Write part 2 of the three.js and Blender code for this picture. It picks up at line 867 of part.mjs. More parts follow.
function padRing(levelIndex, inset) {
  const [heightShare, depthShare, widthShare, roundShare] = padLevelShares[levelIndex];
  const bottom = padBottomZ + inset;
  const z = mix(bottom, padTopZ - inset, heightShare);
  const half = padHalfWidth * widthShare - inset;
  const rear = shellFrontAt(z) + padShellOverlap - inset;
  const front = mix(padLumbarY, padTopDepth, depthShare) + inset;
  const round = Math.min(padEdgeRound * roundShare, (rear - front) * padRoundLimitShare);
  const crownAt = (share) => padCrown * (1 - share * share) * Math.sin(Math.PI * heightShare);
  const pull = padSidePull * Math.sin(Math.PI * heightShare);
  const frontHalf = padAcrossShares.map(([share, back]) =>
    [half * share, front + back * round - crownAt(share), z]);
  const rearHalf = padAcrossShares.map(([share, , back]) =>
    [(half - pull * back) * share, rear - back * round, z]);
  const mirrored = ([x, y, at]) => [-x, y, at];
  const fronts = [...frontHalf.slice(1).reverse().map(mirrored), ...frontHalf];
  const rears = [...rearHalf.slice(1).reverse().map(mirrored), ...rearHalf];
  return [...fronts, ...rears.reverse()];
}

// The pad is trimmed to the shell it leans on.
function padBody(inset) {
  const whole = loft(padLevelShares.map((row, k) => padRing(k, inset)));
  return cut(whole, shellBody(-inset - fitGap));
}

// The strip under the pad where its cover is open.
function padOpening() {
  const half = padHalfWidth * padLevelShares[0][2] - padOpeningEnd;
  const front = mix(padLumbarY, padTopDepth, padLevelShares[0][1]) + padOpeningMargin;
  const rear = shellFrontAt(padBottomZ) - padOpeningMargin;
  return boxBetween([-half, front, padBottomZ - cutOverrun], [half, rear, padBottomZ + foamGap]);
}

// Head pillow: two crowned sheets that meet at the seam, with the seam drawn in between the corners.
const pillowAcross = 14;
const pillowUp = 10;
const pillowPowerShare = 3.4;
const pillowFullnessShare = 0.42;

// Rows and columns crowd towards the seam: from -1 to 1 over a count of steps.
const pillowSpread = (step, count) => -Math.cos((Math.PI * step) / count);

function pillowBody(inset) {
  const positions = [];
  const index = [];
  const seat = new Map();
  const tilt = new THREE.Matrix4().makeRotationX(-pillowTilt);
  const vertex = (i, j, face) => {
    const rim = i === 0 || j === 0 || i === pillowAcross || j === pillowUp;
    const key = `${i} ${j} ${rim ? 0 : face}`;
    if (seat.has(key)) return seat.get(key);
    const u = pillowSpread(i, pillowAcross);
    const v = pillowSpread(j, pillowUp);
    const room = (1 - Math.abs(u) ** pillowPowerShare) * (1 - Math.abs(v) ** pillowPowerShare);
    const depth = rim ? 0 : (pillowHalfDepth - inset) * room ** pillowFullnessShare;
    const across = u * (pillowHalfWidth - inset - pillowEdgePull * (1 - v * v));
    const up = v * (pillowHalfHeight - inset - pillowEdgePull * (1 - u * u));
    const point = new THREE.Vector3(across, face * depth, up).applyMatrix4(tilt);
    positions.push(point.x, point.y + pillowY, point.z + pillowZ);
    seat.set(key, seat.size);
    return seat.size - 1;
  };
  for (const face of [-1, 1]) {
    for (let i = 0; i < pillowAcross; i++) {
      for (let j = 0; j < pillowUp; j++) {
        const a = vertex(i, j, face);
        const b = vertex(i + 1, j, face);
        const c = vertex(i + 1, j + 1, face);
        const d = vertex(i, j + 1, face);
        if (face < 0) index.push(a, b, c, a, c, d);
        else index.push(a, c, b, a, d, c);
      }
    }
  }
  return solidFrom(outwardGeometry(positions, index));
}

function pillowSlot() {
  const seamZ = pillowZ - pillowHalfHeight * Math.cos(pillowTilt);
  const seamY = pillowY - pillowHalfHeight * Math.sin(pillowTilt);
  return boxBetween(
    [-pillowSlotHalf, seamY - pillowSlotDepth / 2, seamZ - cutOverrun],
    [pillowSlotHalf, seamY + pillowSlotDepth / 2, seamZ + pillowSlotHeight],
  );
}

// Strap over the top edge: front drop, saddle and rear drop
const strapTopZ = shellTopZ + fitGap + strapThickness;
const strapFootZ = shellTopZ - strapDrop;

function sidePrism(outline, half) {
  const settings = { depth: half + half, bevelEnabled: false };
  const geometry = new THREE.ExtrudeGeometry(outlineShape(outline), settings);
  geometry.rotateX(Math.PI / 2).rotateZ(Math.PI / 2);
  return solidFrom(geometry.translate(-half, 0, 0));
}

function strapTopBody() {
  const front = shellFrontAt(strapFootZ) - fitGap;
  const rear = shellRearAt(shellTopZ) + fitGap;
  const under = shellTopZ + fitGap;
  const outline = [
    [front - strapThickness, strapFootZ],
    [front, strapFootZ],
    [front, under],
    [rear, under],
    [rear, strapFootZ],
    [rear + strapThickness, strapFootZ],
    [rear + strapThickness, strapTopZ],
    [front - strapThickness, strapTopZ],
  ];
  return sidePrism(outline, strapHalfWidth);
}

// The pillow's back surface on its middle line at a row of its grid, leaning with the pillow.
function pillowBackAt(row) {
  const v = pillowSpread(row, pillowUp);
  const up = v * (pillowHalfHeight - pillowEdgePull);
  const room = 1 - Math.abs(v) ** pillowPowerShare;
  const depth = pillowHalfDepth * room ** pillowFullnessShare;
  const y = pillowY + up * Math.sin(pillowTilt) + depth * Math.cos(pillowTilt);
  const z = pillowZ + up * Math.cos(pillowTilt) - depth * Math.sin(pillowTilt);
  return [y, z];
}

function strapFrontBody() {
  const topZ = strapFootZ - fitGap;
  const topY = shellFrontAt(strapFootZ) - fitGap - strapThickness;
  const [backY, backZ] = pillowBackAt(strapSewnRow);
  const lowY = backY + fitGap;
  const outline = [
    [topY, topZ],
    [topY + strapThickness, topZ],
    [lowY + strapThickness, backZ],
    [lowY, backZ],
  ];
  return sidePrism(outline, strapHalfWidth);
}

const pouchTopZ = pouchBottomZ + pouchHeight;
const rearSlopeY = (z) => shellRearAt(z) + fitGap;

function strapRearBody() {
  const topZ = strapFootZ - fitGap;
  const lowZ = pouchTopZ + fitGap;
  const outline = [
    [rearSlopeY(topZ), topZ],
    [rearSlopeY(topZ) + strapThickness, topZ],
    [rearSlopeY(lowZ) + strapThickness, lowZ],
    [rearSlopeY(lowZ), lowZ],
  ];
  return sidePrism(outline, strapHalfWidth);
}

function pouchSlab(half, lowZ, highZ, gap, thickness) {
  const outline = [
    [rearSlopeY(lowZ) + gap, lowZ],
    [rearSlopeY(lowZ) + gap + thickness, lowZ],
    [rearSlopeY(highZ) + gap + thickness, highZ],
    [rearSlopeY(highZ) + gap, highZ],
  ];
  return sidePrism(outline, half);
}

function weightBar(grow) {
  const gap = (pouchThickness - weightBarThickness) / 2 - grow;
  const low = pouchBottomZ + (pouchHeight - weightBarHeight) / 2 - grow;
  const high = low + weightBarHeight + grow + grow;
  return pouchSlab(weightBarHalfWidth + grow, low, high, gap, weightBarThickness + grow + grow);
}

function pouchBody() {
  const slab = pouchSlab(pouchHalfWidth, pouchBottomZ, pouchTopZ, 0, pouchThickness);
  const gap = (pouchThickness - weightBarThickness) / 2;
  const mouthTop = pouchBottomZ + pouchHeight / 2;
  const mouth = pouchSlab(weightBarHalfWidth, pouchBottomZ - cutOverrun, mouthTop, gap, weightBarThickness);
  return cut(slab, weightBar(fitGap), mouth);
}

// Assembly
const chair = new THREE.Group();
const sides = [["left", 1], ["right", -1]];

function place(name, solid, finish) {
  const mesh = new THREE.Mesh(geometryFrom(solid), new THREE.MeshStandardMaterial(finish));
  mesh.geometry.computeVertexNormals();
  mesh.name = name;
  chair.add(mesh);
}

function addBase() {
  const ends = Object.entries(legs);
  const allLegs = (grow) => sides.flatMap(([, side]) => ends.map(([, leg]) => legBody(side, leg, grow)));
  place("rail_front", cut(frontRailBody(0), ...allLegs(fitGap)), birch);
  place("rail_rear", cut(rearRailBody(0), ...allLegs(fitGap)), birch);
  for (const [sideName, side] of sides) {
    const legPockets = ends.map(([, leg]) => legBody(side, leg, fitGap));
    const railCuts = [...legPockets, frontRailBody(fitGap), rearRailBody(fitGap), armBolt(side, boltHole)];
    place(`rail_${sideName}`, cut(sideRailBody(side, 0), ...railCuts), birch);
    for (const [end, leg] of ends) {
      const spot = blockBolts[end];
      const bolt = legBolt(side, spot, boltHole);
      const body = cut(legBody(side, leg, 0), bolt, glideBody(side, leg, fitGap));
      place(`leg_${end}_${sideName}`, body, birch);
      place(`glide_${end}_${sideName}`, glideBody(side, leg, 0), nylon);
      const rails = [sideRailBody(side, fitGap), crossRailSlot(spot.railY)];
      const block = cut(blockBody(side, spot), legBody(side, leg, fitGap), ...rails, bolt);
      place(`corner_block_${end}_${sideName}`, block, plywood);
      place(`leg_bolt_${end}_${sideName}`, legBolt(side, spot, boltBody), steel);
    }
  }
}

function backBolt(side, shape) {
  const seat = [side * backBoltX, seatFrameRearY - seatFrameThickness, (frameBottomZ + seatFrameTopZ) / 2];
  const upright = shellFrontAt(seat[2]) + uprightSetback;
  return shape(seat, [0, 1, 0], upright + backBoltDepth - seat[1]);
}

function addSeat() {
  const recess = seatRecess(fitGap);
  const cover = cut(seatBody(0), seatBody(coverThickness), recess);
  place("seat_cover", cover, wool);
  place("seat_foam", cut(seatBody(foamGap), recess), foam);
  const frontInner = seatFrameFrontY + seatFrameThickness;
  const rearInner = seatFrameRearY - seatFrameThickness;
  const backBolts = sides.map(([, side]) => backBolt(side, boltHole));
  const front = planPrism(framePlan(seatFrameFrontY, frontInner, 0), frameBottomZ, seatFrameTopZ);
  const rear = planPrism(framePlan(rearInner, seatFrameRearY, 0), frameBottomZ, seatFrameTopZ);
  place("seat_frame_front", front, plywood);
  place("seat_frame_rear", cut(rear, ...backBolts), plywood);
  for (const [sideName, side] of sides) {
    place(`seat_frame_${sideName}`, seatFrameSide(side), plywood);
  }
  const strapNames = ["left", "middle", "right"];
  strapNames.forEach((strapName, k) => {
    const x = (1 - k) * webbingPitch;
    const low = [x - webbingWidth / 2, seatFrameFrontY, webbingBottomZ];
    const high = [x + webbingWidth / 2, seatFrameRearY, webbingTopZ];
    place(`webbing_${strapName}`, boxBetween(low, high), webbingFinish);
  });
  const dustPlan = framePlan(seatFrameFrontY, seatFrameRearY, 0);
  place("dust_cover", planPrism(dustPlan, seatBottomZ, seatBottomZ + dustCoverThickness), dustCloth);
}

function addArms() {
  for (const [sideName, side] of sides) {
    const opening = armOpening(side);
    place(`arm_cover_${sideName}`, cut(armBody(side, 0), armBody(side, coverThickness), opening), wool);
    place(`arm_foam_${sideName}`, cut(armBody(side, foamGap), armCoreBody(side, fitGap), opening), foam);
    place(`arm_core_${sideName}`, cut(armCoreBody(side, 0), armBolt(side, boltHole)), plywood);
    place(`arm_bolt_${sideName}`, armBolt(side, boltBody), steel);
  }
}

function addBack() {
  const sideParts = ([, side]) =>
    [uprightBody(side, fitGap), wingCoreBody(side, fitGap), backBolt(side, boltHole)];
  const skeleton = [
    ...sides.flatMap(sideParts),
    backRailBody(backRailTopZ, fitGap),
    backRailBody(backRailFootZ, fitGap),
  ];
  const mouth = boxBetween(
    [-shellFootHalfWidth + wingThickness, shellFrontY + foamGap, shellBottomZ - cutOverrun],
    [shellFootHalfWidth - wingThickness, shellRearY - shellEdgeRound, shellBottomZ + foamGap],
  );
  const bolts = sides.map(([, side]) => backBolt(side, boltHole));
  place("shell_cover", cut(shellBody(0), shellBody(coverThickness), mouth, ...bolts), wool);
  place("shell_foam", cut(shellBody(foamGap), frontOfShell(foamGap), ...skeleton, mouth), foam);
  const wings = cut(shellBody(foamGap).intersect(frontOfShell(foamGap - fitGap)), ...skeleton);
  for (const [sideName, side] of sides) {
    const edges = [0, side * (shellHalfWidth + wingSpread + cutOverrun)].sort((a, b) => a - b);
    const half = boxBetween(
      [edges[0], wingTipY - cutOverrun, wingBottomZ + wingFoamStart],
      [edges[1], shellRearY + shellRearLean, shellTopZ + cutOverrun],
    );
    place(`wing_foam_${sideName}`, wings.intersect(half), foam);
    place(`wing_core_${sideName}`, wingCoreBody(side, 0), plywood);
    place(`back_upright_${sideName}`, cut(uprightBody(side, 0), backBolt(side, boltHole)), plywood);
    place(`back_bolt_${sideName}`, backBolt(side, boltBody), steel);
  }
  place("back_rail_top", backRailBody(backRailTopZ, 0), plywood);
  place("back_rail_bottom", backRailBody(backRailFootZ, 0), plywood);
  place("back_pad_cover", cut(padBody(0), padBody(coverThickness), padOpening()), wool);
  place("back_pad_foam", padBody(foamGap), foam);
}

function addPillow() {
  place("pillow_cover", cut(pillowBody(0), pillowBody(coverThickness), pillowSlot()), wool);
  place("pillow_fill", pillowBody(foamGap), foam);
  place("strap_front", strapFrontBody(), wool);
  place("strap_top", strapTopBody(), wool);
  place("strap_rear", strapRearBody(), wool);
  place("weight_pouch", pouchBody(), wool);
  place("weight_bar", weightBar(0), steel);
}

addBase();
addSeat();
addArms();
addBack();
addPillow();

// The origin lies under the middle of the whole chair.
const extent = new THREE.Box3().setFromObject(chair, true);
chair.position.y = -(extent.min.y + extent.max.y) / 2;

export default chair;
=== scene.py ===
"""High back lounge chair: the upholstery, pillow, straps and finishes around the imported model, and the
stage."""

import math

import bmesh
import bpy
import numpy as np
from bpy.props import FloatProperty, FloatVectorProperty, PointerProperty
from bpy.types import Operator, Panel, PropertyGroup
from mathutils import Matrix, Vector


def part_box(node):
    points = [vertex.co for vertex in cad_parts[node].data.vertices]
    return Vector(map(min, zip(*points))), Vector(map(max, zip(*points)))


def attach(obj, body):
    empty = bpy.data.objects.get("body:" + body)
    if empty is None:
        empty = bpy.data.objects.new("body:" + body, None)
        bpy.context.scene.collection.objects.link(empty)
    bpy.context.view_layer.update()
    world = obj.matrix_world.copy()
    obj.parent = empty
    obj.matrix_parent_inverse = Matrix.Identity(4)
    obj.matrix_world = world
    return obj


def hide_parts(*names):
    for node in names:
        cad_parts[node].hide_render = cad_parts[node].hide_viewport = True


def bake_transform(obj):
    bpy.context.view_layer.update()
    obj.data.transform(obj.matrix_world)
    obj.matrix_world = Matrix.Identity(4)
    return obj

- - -

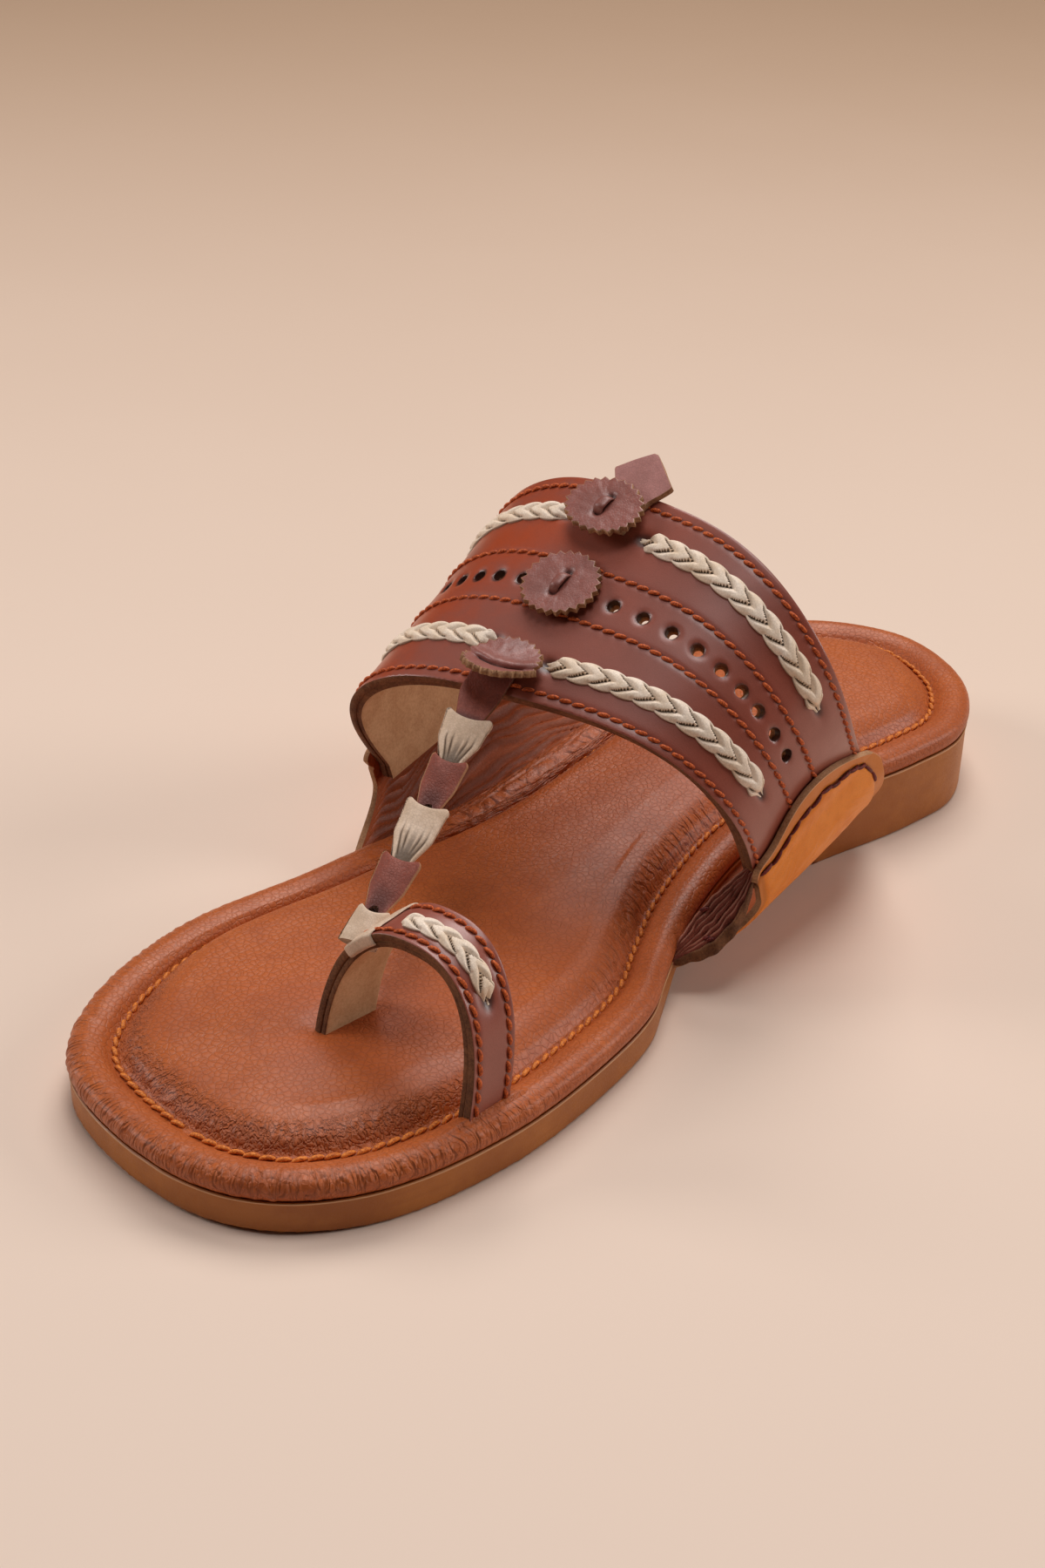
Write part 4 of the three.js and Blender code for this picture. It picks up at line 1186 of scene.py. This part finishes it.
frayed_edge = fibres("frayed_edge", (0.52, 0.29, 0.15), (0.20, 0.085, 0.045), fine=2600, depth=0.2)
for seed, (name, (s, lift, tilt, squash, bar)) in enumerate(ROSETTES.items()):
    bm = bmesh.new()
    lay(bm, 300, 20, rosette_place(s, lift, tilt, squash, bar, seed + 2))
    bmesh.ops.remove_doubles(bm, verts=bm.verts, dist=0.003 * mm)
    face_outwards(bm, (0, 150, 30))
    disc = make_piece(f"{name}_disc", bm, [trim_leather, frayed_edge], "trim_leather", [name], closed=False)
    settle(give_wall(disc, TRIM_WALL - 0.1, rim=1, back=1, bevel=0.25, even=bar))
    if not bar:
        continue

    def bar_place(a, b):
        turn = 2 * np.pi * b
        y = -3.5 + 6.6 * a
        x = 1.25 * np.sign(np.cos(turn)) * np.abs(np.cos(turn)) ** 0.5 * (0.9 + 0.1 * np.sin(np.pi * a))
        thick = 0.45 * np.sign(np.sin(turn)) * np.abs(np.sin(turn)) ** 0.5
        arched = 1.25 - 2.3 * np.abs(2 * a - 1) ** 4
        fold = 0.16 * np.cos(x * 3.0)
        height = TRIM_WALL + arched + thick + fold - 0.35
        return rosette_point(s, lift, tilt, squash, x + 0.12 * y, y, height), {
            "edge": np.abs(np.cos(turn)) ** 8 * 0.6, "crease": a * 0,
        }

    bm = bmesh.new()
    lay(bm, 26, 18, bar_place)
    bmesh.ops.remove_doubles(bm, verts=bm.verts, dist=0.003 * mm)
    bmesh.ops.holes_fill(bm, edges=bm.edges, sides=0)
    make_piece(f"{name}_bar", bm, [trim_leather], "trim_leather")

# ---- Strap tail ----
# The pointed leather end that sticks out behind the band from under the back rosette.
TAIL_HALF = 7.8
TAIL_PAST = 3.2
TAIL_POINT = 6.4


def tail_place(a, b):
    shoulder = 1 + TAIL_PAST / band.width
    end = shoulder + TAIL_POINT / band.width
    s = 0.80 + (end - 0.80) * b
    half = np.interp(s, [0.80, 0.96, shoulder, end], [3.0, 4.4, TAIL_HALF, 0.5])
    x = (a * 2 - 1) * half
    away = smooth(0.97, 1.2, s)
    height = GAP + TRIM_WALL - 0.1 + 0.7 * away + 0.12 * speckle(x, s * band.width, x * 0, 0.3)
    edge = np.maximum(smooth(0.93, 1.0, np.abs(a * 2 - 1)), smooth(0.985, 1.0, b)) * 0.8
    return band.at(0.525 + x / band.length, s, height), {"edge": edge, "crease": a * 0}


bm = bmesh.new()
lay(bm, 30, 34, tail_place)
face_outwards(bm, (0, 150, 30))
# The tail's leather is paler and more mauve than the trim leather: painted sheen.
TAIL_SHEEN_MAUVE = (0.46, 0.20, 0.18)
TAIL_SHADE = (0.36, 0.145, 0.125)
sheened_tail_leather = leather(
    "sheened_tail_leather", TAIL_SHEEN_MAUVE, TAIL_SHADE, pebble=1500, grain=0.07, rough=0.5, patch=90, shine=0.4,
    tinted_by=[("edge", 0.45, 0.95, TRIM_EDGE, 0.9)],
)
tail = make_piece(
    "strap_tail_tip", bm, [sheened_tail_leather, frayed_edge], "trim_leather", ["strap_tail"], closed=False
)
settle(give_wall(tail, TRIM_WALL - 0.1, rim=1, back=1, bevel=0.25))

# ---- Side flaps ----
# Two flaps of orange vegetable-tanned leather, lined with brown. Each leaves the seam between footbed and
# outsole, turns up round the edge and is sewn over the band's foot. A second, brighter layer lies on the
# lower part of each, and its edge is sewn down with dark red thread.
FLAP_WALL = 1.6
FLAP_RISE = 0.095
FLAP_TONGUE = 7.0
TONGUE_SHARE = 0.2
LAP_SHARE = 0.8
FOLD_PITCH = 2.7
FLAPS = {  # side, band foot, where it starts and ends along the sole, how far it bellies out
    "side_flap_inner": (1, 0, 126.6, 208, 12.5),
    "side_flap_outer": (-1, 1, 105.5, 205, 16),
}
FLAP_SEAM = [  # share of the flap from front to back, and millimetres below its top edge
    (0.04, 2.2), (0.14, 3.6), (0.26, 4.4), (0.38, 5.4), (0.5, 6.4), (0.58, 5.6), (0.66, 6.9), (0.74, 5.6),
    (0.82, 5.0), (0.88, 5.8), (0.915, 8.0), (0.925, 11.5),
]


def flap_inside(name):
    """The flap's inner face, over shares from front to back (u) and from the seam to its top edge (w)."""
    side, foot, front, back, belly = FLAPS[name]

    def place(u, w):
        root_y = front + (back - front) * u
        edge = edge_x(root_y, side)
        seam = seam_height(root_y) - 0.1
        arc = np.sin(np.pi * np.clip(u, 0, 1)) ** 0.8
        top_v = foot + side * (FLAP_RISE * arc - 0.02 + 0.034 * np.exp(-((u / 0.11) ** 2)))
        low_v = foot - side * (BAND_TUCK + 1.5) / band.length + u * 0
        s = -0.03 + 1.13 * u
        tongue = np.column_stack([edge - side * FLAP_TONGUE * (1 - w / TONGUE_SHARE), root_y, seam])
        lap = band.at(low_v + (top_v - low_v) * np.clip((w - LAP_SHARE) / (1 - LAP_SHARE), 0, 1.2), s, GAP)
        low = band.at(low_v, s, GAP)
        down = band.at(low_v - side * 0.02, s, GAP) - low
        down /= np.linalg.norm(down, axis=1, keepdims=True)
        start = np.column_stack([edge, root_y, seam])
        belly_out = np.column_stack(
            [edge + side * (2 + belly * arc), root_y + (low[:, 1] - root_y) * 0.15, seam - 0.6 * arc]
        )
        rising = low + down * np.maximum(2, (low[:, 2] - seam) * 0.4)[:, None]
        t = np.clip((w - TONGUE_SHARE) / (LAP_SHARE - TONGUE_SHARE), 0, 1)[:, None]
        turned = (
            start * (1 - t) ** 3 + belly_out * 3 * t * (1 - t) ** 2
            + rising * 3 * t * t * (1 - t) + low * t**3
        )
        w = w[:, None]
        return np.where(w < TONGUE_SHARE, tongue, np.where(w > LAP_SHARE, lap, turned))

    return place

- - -

■ DIRECTIVE ■
Give again, word for word, every line of the listing above from the one with "Write part 2" to the one with "const pillowSpread = (step, count)", both inclusive, and nothing beyond them.

■ COMPLETE ANSWER ■
Write part 2 of the three.js and Blender code for this picture. It picks up at line 867 of part.mjs. More parts follow.
function padRing(levelIndex, inset) {
  const [heightShare, depthShare, widthShare, roundShare] = padLevelShares[levelIndex];
  const bottom = padBottomZ + inset;
  const z = mix(bottom, padTopZ - inset, heightShare);
  const half = padHalfWidth * widthShare - inset;
  const rear = shellFrontAt(z) + padShellOverlap - inset;
  const front = mix(padLumbarY, padTopDepth, depthShare) + inset;
  const round = Math.min(padEdgeRound * roundShare, (rear - front) * padRoundLimitShare);
  const crownAt = (share) => padCrown * (1 - share * share) * Math.sin(Math.PI * heightShare);
  const pull = padSidePull * Math.sin(Math.PI * heightShare);
  const frontHalf = padAcrossShares.map(([share, back]) =>
    [half * share, front + back * round - crownAt(share), z]);
  const rearHalf = padAcrossShares.map(([share, , back]) =>
    [(half - pull * back) * share, rear - back * round, z]);
  const mirrored = ([x, y, at]) => [-x, y, at];
  const fronts = [...frontHalf.slice(1).reverse().map(mirrored), ...frontHalf];
  const rears = [...rearHalf.slice(1).reverse().map(mirrored), ...rearHalf];
  return [...fronts, ...rears.reverse()];
}

// The pad is trimmed to the shell it leans on.
function padBody(inset) {
  const whole = loft(padLevelShares.map((row, k) => padRing(k, inset)));
  return cut(whole, shellBody(-inset - fitGap));
}

// The strip under the pad where its cover is open.
function padOpening() {
  const half = padHalfWidth * padLevelShares[0][2] - padOpeningEnd;
  const front = mix(padLumbarY, padTopDepth, padLevelShares[0][1]) + padOpeningMargin;
  const rear = shellFrontAt(padBottomZ) - padOpeningMargin;
  return boxBetween([-half, front, padBottomZ - cutOverrun], [half, rear, padBottomZ + foamGap]);
}

// Head pillow: two crowned sheets that meet at the seam, with the seam drawn in between the corners.
const pillowAcross = 14;
const pillowUp = 10;
const pillowPowerShare = 3.4;
const pillowFullnessShare = 0.42;

// Rows and columns crowd towards the seam: from -1 to 1 over a count of steps.
const pillowSpread = (step, count) => -Math.cos((Math.PI * step) / count);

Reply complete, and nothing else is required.